La porte-parole de la police genevoise précise que la justice et les forces de l'ordre agissent même si la famille ne se mobilise pas. «Les inspectrices et inspecteurs sont très impliqués dans leurs enquêtes et ont vocation à identifier les auteurs afin de les déférer devant un Tribunal, assure-t-elle. D'ailleurs, même si les taux de résolutions d'affaires graves restent très élevés, une affaire non résolue peut être parfois mal vécue par les enquêtrices et enquêteurs.»

Mémoire collective

Ce mal-être peut parfois faire des étincelles, quand une affaire reste gravée dans la mémoire d'une enquêtrice ou dans un enquêteur. «Il va de soi que la mémoire collective peut contribuer à résoudre une enquête, révèle Tiffany Cudré-Mauroux. Par exemple, après l'arrestation d'un auteur ayant un mode opératoire similaire, une 'signature', ou un signalement correspondant à l'affaire non résolue», poursuit la porte-parole de la police.

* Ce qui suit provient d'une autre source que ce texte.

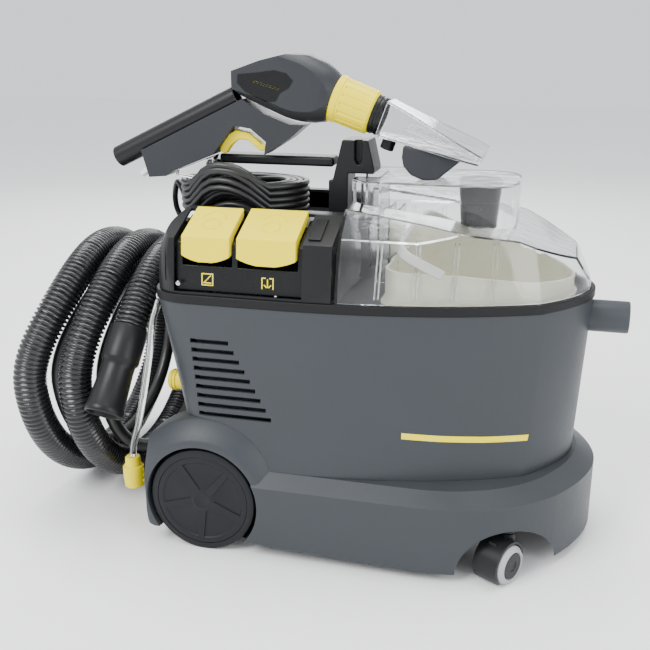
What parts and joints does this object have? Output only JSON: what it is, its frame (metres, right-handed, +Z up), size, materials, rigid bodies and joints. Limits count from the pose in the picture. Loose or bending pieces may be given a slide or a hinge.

Il y a donc les évolutions techniques, mais aussi la ténacité des enquêtrices et des enquêtes, loue la communicante. Dans le canton de Vaud, les échanges entre les forces de l'ordre et le monde scientifique est salué. Jean-Christophe Sauterel cite l'École des Sciences Criminelles, le Centre universitaire romand de Médecine Légale, et la Haute École d'Ingénierie et de Gestion du canton.

Collaboration entre police et scientifiques

Le porte-parole contextualise les rapports entre agents et scientifiques. «Chaque entité de la police cantonale doit assurer une mise à niveau permanente de son domaine d'expertise, explique-t-il. Ainsi, ces 'savoirs' sont partagés au sein de l'institution.»

On peut imaginer, poursuit le communicant, de proposer de nouvelles mesures dans des procédures: Investigations policières et judiciaires, investigations forensiques et techniques, exploitation des traces matérielles et numériques. Elles ne sont pas systématiques. La police parle alors «d'action sur opportunité».